The action and suit arrived in the wake of President Trump’s March executive order on ticketing, which declared that the administration will use “all lawful authority” to combat price gouging and encouraged the FTC to “rigorously enforce” the BOTS Act. KIG’s suit outlines that the FTC began investigating the company in December 2023 and sent a draft complaint only minutes after the executive order was issued. According to KIG, the FTC offered the company the option to avoid prosecution by confirming the violations, or potentially face “tens of millions of dollars” in penalties, per Pollstar. KIG refused, arguing that its practices are outside the scope of the law and implicitly allowed by primary ticket vendor Ticketmaster.

Among the processes charged as violations of the BOTS Act, which outlaws efforts “to circumvent a security measure, access control system, or other technological control or measure on an Internet website or online service that is used by the ticket issuer to enforce posted event ticket purchasing limits,” are KIG’s use of false email addresses, alternate sim cards and IP-masking web browsers to work around purchase limits set per customer. KIG asserts that “The FTC believes the ticket limits set forth by the primary ticket issuer apply on a company level and not individual. The FTC’s novel interpretation of the BOTS Act would make many consumers and most companies – including nearly every Fortune 500 company – in violation of the law.”

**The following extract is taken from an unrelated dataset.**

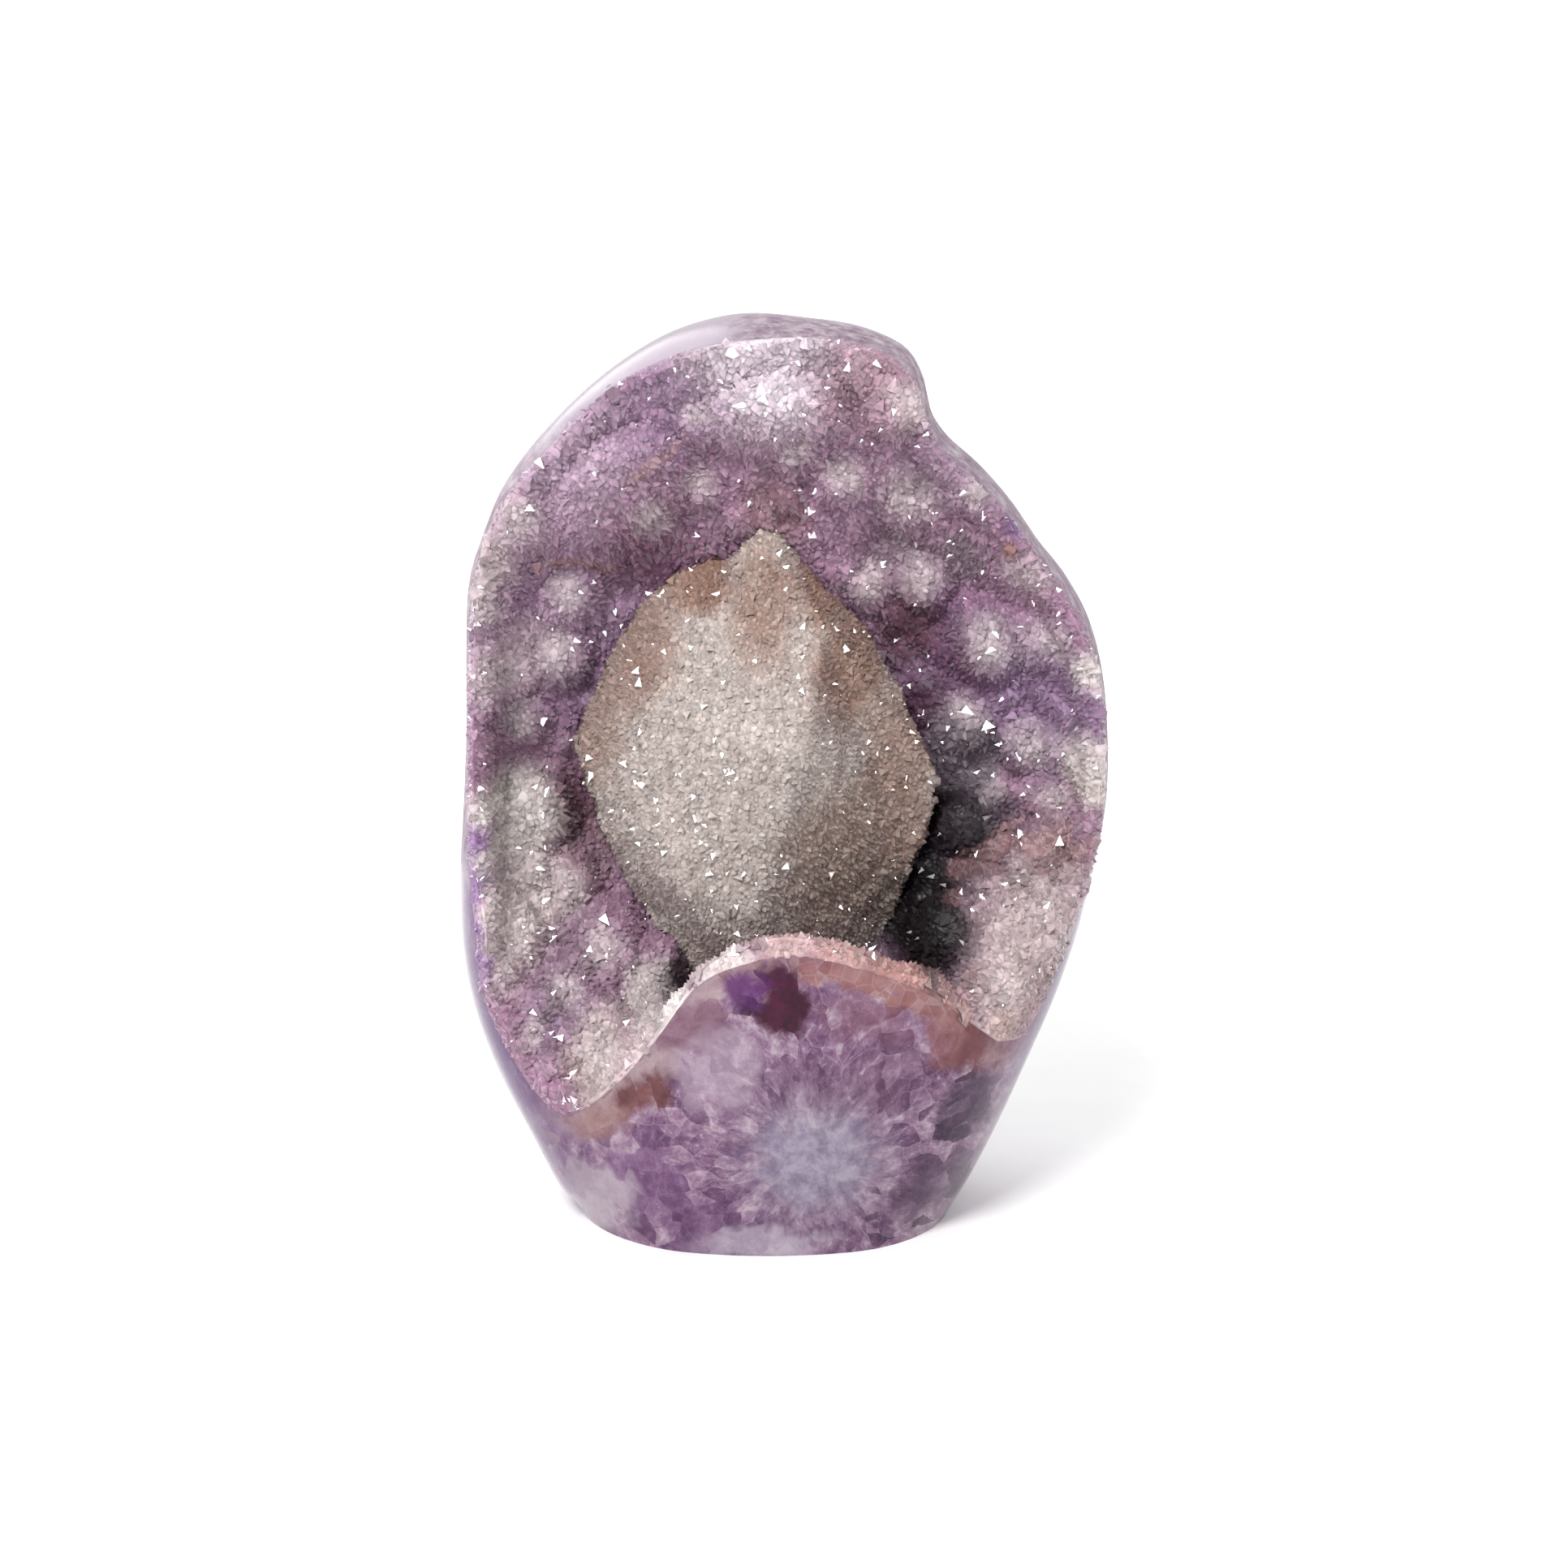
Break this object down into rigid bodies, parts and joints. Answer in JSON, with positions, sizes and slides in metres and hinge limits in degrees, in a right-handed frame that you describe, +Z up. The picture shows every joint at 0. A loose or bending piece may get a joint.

Beyond arguing that their actions fall outside the scope of the BOTS Act, which a recent dispatch from the FTC found also outlaws bypassing purchase limits “by buying tickets under fake identities,” KIG’s suit argues that Ticketmaster’s failure to curb known deceptive practices amounts to an endorsement. “Ticketmaster is and has been at all times aware of Key Investment Group’s use of multiple accounts, some of which use pseudonyms,” the suit declares. “Ticketmaster has both expressly and impliedly authorized KIG’s use of same.”

“If the government can hold operators like KIG accountable, it sends a message to every other company exploiting fans through shady resale tactics. It also pressures platforms like Ticketmaster to clean up what they’ve quietly enabled.” live music industry pundit Randy Nichols told Hypebot. “They claim it’s legal because they didn’t use ‘bots.’ But let’s be honest: it’s functionally no different.”

The BOTS Act was signed into law in 2016 as the first major legislation to target ticket scalping and widespread efforts to circumvent purchase control in the secondary ticket market. While the landmark act signalled a turning point in public frustration with predatory practices in the live event industry and foreshadowed further government intervention, including the TICKET Act currently awaiting review by the Senate and the FTC’s Junk Fees Rule in 2024, it has been enforced by the FTC only one time so far, when three New York ticket brokers faced a judgement of $3.7 million for thousands of violations.